**Written problem:** Return the lines from the line containing "imported = [obj" through the line containing "# (+Y), and the" exactly. No other line should appear in the answer.

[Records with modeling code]
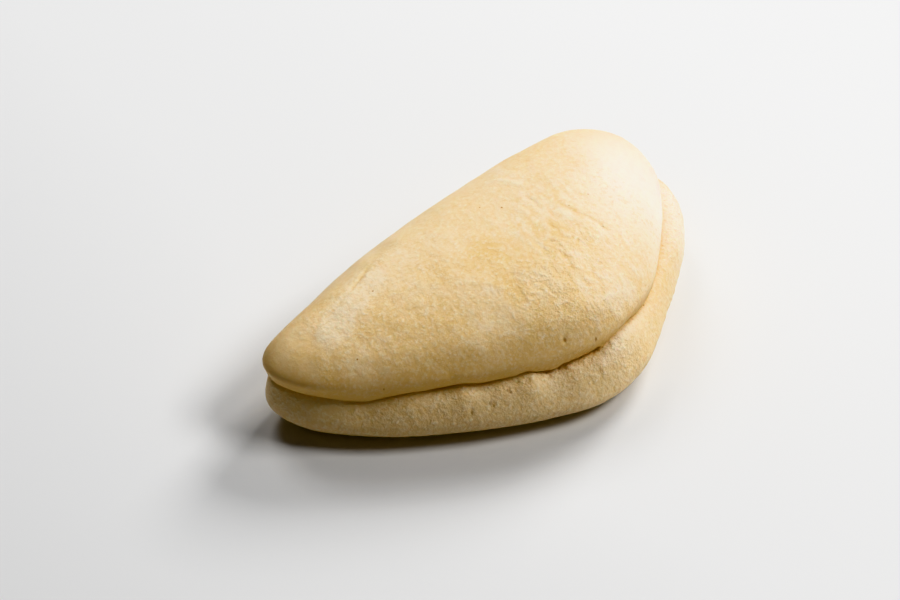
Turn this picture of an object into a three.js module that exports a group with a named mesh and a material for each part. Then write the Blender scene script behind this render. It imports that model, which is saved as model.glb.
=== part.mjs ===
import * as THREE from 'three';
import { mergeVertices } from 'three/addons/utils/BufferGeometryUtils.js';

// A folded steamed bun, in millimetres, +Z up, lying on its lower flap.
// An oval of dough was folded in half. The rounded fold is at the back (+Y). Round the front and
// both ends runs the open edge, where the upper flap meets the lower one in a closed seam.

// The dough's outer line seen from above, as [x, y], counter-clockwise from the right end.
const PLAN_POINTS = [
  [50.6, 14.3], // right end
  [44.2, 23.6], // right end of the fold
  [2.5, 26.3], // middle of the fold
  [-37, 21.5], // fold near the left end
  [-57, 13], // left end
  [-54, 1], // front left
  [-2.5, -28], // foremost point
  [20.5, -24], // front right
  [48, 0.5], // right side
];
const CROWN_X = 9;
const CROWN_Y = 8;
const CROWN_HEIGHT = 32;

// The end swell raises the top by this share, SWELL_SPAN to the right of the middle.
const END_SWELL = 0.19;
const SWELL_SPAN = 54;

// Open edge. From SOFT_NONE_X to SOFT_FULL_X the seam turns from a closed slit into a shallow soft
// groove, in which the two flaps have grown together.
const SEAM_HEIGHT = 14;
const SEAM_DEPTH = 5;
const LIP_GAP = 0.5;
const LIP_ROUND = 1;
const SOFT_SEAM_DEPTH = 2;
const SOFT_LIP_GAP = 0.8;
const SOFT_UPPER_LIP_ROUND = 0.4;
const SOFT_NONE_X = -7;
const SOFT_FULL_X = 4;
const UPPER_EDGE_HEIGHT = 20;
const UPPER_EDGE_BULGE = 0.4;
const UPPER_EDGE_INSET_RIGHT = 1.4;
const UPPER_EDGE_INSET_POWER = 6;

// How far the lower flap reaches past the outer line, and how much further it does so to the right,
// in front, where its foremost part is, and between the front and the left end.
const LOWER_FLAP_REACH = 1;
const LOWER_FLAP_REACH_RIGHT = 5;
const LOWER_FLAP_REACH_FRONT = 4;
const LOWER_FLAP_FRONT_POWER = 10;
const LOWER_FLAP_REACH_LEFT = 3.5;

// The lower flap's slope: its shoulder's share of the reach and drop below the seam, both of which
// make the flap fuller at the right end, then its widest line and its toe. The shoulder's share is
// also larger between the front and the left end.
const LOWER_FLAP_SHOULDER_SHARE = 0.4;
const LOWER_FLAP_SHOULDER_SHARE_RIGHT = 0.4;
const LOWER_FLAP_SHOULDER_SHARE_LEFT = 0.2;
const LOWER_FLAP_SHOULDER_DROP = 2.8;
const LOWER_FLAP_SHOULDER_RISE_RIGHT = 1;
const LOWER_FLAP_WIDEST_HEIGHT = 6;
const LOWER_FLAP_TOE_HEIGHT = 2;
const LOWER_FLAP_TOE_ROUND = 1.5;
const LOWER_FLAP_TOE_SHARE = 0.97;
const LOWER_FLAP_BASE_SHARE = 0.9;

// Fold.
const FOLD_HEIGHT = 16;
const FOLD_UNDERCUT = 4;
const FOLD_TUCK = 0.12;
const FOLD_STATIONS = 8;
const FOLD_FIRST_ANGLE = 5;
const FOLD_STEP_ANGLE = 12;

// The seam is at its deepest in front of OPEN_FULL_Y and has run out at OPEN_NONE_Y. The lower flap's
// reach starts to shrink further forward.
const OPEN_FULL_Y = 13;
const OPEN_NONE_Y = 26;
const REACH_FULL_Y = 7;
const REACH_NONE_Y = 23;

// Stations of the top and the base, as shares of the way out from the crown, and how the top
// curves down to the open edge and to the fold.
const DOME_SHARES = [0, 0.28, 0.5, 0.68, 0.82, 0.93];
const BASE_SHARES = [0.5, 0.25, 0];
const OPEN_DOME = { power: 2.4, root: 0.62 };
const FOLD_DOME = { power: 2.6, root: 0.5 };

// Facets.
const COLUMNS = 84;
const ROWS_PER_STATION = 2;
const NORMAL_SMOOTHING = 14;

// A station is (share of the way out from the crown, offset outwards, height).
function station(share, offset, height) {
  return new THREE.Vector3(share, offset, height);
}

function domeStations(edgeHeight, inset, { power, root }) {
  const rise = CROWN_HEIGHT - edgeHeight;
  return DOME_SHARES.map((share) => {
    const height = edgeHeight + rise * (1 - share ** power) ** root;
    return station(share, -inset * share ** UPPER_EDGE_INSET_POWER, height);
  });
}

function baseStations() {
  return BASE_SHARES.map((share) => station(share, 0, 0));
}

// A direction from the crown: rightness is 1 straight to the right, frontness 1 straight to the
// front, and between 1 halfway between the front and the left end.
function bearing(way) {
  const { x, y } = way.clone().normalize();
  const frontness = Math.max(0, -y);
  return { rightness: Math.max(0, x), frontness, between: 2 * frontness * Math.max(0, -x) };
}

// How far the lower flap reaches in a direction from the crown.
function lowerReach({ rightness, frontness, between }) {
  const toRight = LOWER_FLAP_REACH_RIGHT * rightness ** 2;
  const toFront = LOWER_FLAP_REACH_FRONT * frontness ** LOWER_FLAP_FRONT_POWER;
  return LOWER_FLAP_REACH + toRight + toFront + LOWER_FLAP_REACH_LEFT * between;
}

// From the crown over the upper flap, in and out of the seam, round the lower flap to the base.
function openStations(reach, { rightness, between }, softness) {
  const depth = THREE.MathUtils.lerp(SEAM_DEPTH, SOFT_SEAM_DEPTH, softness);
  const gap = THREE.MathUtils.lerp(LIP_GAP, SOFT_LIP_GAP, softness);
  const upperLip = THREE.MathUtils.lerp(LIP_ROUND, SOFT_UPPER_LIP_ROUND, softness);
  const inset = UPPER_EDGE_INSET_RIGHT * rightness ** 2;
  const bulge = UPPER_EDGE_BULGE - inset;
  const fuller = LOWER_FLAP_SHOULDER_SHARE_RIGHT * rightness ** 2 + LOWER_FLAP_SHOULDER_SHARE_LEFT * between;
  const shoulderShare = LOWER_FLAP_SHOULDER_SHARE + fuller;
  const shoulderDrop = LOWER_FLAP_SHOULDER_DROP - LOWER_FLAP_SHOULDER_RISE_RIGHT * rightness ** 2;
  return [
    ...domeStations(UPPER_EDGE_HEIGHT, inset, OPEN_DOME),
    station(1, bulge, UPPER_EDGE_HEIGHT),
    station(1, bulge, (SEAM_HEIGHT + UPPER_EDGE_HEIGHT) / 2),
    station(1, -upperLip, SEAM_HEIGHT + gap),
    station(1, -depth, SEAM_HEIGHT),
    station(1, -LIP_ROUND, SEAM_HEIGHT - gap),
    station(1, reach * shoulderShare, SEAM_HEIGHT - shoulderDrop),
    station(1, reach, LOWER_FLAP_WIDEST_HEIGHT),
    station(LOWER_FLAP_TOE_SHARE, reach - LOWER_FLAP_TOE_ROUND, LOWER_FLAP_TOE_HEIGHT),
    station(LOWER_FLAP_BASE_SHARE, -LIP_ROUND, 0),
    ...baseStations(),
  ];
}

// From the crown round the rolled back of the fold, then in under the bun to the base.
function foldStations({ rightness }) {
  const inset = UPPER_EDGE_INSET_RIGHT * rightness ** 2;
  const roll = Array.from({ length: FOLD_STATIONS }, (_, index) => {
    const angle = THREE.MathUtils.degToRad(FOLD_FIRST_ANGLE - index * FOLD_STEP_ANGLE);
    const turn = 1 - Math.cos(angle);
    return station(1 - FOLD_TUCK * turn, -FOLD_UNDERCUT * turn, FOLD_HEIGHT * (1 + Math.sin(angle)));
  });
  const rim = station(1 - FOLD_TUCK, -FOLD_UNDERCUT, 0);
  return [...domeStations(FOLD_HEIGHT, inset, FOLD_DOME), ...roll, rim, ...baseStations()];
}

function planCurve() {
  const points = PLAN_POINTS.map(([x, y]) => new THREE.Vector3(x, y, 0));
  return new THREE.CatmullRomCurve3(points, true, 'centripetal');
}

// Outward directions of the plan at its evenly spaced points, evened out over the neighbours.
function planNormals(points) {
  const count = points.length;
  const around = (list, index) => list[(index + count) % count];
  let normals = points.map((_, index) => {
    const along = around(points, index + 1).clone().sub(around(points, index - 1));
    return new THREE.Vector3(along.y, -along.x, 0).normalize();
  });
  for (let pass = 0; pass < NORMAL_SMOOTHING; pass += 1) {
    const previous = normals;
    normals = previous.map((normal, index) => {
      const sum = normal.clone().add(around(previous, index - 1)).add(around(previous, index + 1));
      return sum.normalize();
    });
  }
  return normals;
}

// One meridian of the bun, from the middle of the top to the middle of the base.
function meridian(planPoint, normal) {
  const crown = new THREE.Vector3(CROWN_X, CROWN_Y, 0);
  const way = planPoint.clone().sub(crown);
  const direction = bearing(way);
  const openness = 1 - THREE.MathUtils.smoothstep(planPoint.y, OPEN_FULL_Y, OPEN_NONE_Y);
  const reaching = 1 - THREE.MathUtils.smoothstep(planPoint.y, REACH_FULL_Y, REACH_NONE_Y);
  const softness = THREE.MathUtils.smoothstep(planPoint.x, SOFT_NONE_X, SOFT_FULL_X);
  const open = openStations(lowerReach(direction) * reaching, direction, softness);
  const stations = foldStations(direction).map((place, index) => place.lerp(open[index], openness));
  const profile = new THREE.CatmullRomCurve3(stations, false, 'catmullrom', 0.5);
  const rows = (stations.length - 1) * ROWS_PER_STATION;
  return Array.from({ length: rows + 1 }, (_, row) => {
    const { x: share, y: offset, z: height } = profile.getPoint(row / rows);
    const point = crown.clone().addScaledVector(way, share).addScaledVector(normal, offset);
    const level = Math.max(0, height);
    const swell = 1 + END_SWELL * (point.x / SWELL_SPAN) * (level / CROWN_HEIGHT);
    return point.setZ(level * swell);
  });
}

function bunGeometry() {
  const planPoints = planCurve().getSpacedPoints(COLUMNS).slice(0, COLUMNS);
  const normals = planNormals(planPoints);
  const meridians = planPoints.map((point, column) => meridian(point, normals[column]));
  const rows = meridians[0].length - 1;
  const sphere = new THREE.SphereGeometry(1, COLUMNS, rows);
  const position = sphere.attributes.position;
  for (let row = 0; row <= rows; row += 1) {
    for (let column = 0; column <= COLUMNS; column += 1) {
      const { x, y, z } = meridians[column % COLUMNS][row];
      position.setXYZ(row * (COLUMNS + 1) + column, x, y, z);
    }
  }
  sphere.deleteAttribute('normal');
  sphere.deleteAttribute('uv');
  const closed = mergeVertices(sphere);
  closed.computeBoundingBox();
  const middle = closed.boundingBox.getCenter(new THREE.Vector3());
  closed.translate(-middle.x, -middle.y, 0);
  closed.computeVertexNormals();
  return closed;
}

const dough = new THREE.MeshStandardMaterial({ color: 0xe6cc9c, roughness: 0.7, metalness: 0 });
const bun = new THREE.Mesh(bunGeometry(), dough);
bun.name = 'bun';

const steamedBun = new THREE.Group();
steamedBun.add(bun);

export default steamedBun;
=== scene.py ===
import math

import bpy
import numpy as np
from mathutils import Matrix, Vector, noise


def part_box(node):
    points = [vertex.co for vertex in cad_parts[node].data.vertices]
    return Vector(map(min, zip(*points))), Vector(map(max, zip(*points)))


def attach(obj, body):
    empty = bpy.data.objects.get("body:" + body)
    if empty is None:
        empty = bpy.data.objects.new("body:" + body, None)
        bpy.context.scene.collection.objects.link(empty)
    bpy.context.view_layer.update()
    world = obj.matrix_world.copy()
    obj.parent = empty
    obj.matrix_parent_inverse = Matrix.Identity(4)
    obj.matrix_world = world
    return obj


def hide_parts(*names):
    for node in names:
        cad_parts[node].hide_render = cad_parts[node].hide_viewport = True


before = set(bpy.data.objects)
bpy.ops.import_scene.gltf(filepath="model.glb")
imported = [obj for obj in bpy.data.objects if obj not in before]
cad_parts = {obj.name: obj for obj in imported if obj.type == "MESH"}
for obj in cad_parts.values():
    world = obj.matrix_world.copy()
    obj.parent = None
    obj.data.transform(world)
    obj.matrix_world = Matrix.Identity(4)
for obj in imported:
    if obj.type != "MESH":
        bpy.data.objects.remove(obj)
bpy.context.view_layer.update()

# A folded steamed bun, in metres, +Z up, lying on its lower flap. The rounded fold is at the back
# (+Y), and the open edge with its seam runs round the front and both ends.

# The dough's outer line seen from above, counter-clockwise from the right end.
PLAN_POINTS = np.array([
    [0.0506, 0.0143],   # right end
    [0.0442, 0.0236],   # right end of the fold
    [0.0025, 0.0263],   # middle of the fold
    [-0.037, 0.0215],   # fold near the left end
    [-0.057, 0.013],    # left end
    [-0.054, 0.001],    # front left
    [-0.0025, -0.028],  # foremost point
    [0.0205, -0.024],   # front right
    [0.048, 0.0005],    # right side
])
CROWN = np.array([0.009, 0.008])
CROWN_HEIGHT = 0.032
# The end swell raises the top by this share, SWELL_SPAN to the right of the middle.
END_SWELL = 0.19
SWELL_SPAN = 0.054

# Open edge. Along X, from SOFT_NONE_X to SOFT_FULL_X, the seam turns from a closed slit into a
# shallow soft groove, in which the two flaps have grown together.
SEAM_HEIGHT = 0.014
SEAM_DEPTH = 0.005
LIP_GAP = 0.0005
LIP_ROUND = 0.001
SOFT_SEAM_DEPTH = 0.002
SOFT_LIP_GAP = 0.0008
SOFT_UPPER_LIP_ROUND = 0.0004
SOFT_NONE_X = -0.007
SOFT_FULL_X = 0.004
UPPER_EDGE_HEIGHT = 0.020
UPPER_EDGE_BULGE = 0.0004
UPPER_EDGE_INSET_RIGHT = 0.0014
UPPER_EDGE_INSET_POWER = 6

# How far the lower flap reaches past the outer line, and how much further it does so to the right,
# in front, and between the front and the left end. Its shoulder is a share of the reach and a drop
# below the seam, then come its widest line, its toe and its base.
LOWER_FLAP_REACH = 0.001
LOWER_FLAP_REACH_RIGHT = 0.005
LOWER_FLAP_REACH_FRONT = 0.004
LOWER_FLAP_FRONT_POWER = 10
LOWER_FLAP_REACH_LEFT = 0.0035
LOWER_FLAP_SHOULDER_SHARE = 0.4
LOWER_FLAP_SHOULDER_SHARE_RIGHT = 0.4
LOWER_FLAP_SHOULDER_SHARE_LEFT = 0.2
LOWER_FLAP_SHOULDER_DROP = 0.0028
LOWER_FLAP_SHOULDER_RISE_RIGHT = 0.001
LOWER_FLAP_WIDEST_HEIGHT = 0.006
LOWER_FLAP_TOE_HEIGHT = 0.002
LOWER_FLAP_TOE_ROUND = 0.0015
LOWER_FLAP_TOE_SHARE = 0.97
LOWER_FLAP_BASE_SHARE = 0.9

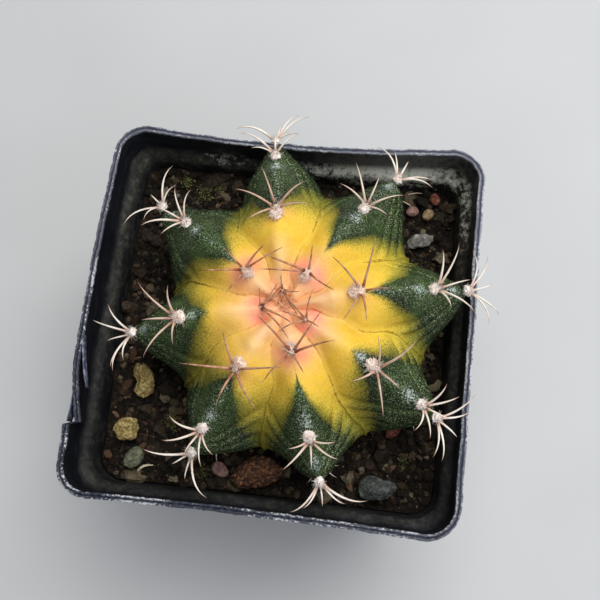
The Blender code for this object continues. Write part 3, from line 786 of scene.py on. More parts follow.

**Task response:**
imported = [obj for obj in bpy.data.objects if obj not in before]
cad_parts = {obj.name: obj for obj in imported if obj.type == "MESH"}
for obj in cad_parts.values():
    world = obj.matrix_world.copy()
    obj.parent = None
    obj.data.transform(world)
    obj.matrix_world = Matrix.Identity(4)
for obj in imported:
    if obj.type != "MESH":
        bpy.data.objects.remove(obj)
bpy.context.view_layer.update()

# A folded steamed bun, in metres, +Z up, lying on its lower flap. The rounded fold is at the back
# (+Y), and the open edge with its seam runs round the front and both ends.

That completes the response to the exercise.